━━━━━ Supplied material ━━━━━
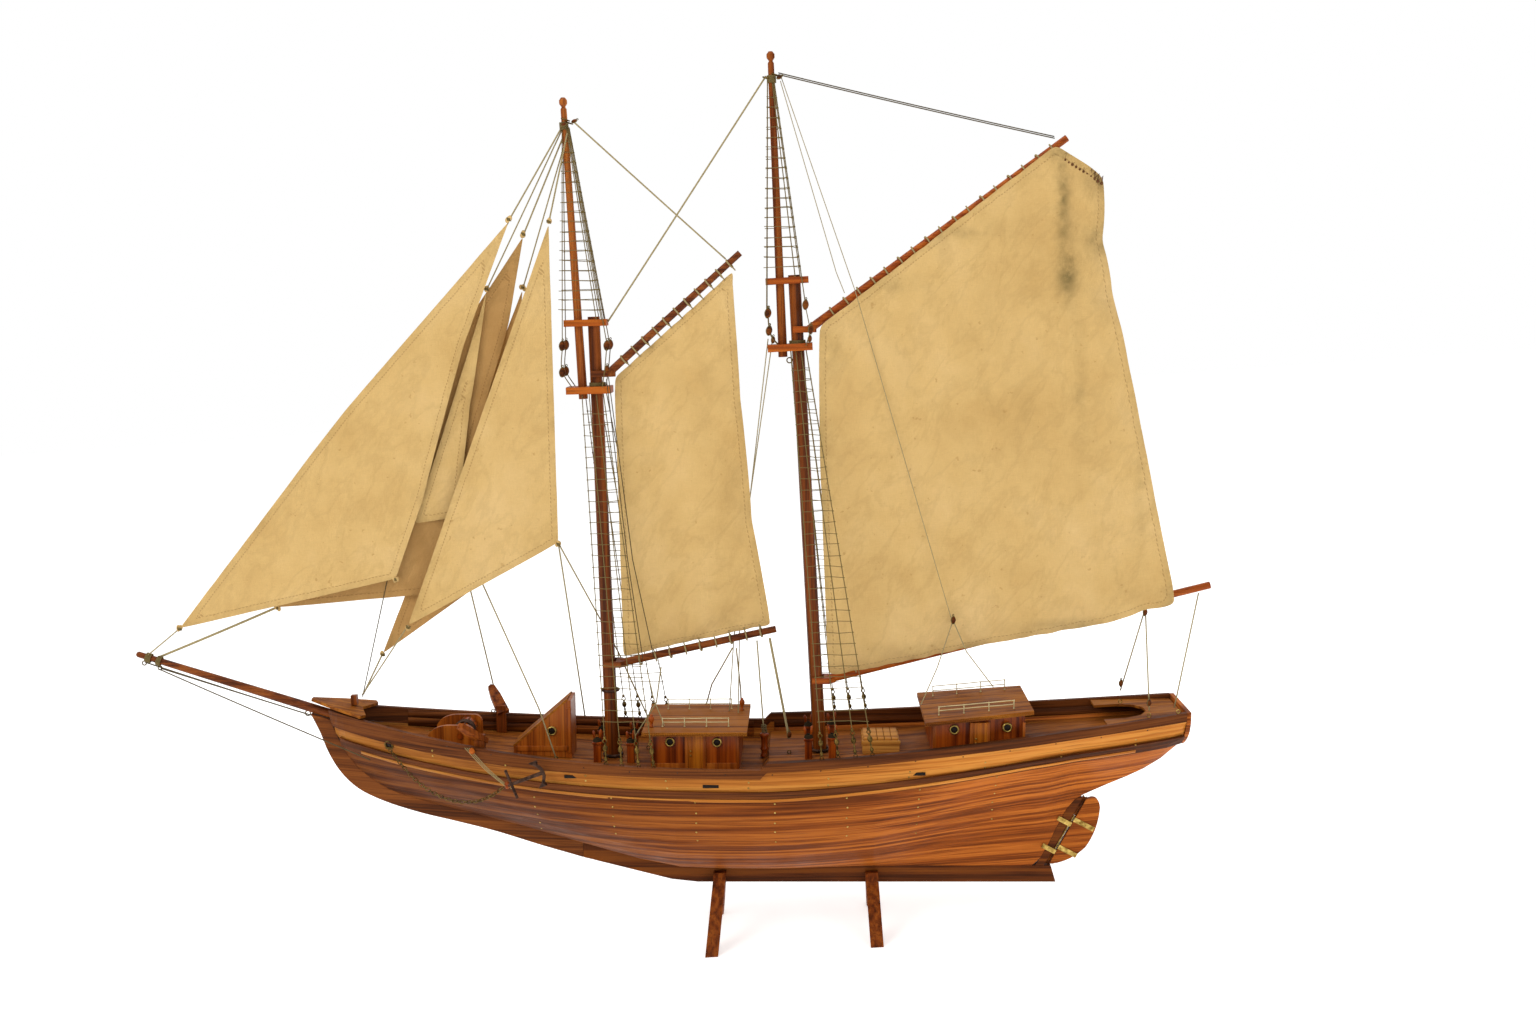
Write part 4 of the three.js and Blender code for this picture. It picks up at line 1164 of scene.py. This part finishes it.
def cabin(prefix, x0, x1, base, z0, y, doors, lights, roof):
    """Fittings on both long walls: base board, corner posts, door with trim and knobs, portholes."""
    for side, label in SIDES:
        trim, door, knobs, rims, pane_shade = Parts(), Parts(), Parts(), Parts(), Parts()
        wall = side * (y + 0.8)
        level = (base + z0) / 2
        height = z0 - base
        panel(trim, (x0 + x1) / 2, base + 5.0, wall, x1 - x0 - 1, 8.0, 1.4)
        for x in (x0 + 1.6, x1 - 1.6):
            panel(trim, x, level + 1, wall, 2.6, height - 3, 1.6)
        low, high = doors
        for x in (low, high):
            panel(trim, x, level + 1, side * (y + 1.4), 3.0, height - 2, 2.4)
        panel(door, (low + high) / 2, level + 1, side * (y + 0.9), high - low - 3, height - 3, 1.4)
        for lift in (2.5, -2.0):
            knobs.ball(at(low + 4.2, level + lift, side * (y + 2.2)), 0.0009, 6, 10)
        for x, z in lights:
            porthole(rims, pane_shade, at(x, z, side * (y + 0.2)), heading(0, 0, side))
        trim.piece(f"{prefix}_trim_{label}", "hood_wood")
        door.piece(f"{prefix}_door_{label}", "door_wood")
        knobs.piece(f"{prefix}_knobs_{label}", "brass")
        rims.piece(f"{prefix}_porthole_rims_{label}", "brass")
        pane_shade.piece(f"{prefix}_porthole_lights_{label}", "hole")
    rails = Parts()
    rx0, rx1, rz0, rz1, near, far = roof
    handrail(rails, rx0, rx1, rz0, rz1, -near, 8.5)
    handrail(rails, rx0, rx1, rz0, rz1, far, 10.5)
    rails.piece(f"{prefix}_handrails", "wire")


cabin("fore_cabin", -114, -26, 130, 168, 47, (-78.5, -60.5), [(-94.7, 160.5), (-48, 160)],
      (-103, -37, 172.4, 172.4, 34, 34))
cabin("aft_cabin", 165, 256, 143, 181, 50.5, (203, 219.5), [(186, 173.5), (238, 175.5)],
      (172, 246, 184.4, 191, 38, 38))


def roof_edge(name, x0, x1, y0, y1, z0, z1):
    """Small half-round notches worked along a roof's long edges."""
    parts = Parts()
    count = 58
    for side in (-1, 1):
        for i in range(count):
            t = (i + 0.5) / count
            y = side * (y0 + (y1 - y0) * t + 0.2)
            centre = at(x0 + (x1 - x0) * t, z0 + (z1 - z0) * t, y)
            parts.ball(centre, 0.00105, 4, 8)
    parts.piece(name, "roof_wood")


roof_edge("fore_roof_beading", -121, -19, 55, 55, 170.2, 170.2)
roof_edge("aft_roof_beading", 158, 263, 60, 51, 180.8, 190.2)


def companionway():
    """Side light and corner framing."""
    for side, label in SIDES:
        rims, pane_shade, trim = Parts(), Parts(), Parts()
        porthole(rims, pane_shade, at(-216.8, 163.6, side * 17.2), heading(0, 0, side))
        panel(trim, -199.5, 164, side * 17.6, 4.0, 46, 1.4)
        panel(trim, -227, 145.5, side * 17.6, 54, 5.0, 1.4)
        rims.piece(f"companion_porthole_rim_{label}", "brass")
        pane_shade.piece(f"companion_porthole_light_{label}", "hole")
        trim.piece(f"companion_trim_{label}", "hood_wood")


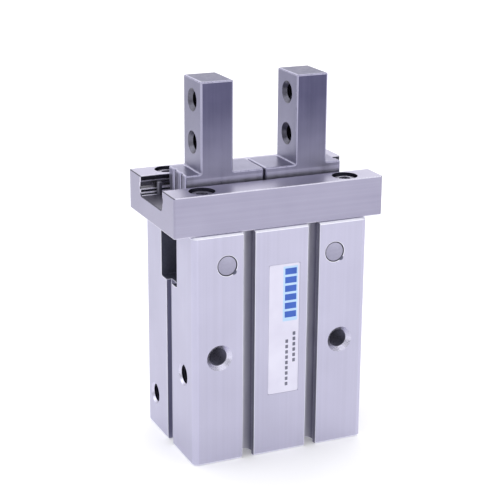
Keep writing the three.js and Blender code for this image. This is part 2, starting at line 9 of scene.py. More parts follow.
━━━━━
### The problem
From the records above, extract everything verbatim.

### The answer
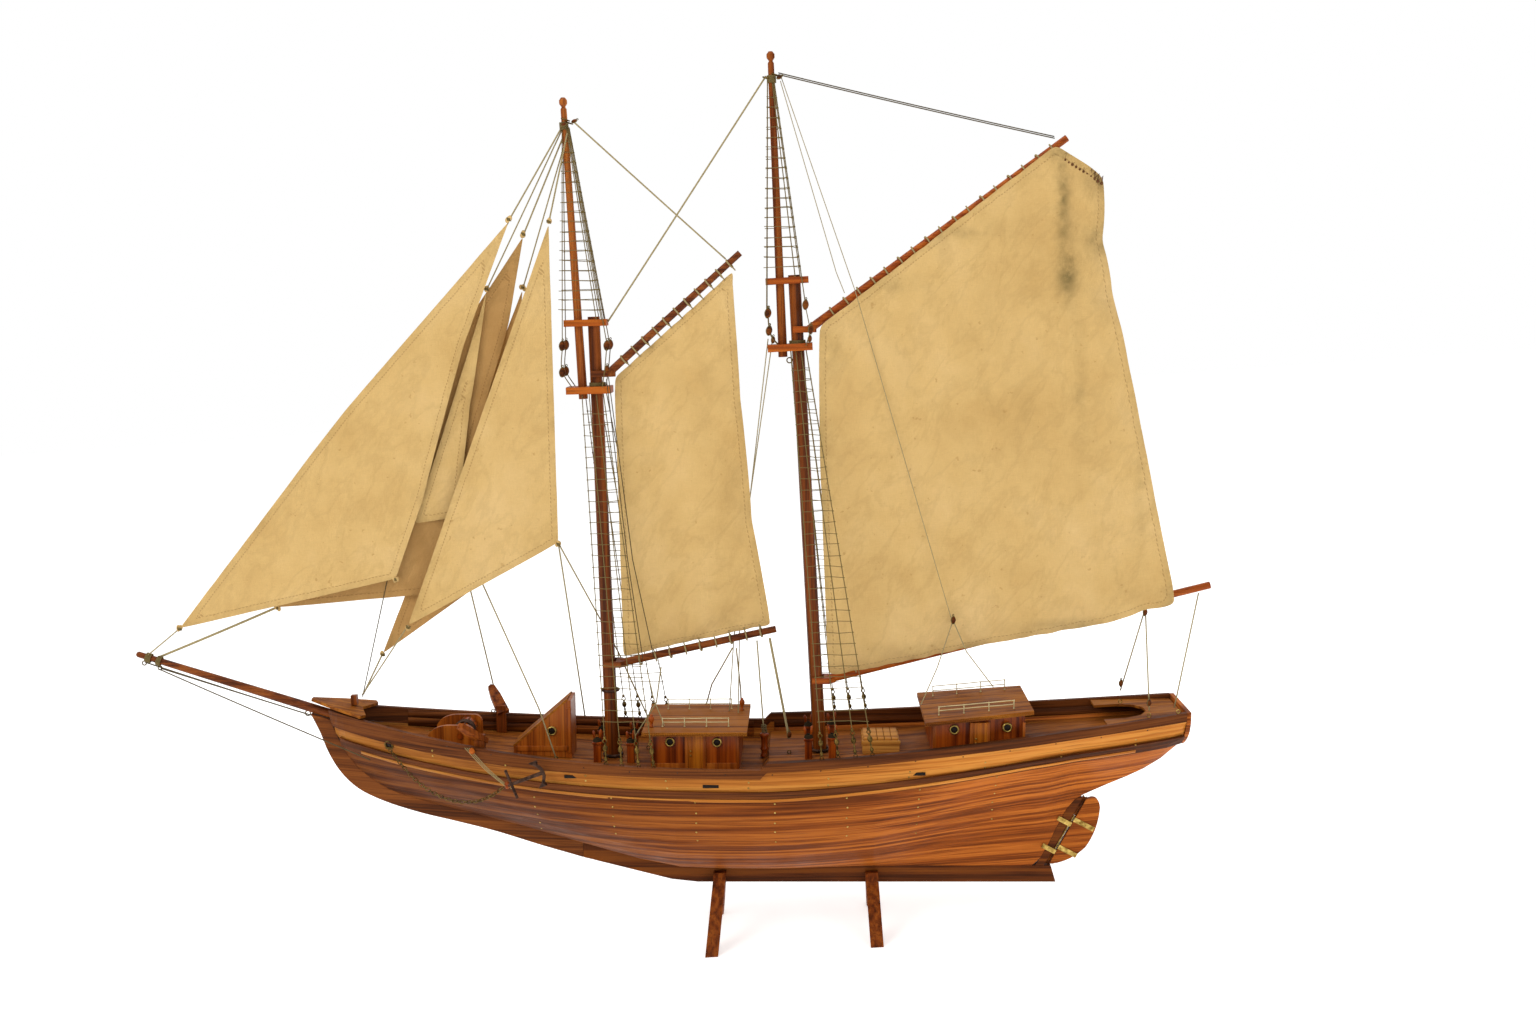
Write part 4 of the three.js and Blender code for this picture. It picks up at line 1164 of scene.py. This part finishes it.
def cabin(prefix, x0, x1, base, z0, y, doors, lights, roof):
    """Fittings on both long walls: base board, corner posts, door with trim and knobs, portholes."""
    for side, label in SIDES:
        trim, door, knobs, rims, pane_shade = Parts(), Parts(), Parts(), Parts(), Parts()
        wall = side * (y + 0.8)
        level = (base + z0) / 2
        height = z0 - base
        panel(trim, (x0 + x1) / 2, base + 5.0, wall, x1 - x0 - 1, 8.0, 1.4)
        for x in (x0 + 1.6, x1 - 1.6):
            panel(trim, x, level + 1, wall, 2.6, height - 3, 1.6)
        low, high = doors
        for x in (low, high):
            panel(trim, x, level + 1, side * (y + 1.4), 3.0, height - 2, 2.4)
        panel(door, (low + high) / 2, level + 1, side * (y + 0.9), high - low - 3, height - 3, 1.4)
        for lift in (2.5, -2.0):
            knobs.ball(at(low + 4.2, level + lift, side * (y + 2.2)), 0.0009, 6, 10)
        for x, z in lights:
            porthole(rims, pane_shade, at(x, z, side * (y + 0.2)), heading(0, 0, side))
        trim.piece(f"{prefix}_trim_{label}", "hood_wood")
        door.piece(f"{prefix}_door_{label}", "door_wood")
        knobs.piece(f"{prefix}_knobs_{label}", "brass")
        rims.piece(f"{prefix}_porthole_rims_{label}", "brass")
        pane_shade.piece(f"{prefix}_porthole_lights_{label}", "hole")
    rails = Parts()
    rx0, rx1, rz0, rz1, near, far = roof
    handrail(rails, rx0, rx1, rz0, rz1, -near, 8.5)
    handrail(rails, rx0, rx1, rz0, rz1, far, 10.5)
    rails.piece(f"{prefix}_handrails", "wire")


cabin("fore_cabin", -114, -26, 130, 168, 47, (-78.5, -60.5), [(-94.7, 160.5), (-48, 160)],
      (-103, -37, 172.4, 172.4, 34, 34))
cabin("aft_cabin", 165, 256, 143, 181, 50.5, (203, 219.5), [(186, 173.5), (238, 175.5)],
      (172, 246, 184.4, 191, 38, 38))


def roof_edge(name, x0, x1, y0, y1, z0, z1):
    """Small half-round notches worked along a roof's long edges."""
    parts = Parts()
    count = 58
    for side in (-1, 1):
        for i in range(count):
            t = (i + 0.5) / count
            y = side * (y0 + (y1 - y0) * t + 0.2)
            centre = at(x0 + (x1 - x0) * t, z0 + (z1 - z0) * t, y)
            parts.ball(centre, 0.00105, 4, 8)
    parts.piece(name, "roof_wood")


roof_edge("fore_roof_beading", -121, -19, 55, 55, 170.2, 170.2)
roof_edge("aft_roof_beading", 158, 263, 60, 51, 180.8, 190.2)


def companionway():
    """Side light and corner framing."""
    for side, label in SIDES:
        rims, pane_shade, trim = Parts(), Parts(), Parts()
        porthole(rims, pane_shade, at(-216.8, 163.6, side * 17.2), heading(0, 0, side))
        panel(trim, -199.5, 164, side * 17.6, 4.0, 46, 1.4)
        panel(trim, -227, 145.5, side * 17.6, 54, 5.0, 1.4)
        rims.piece(f"companion_porthole_rim_{label}", "brass")
        pane_shade.piece(f"companion_porthole_light_{label}", "hole")
        trim.piece(f"companion_trim_{label}", "hood_wood")


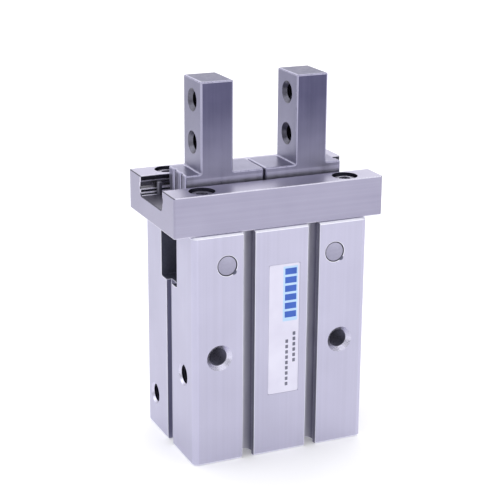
Keep writing the three.js and Blender code for this image. This is part 2, starting at line 9 of scene.py. More parts follow.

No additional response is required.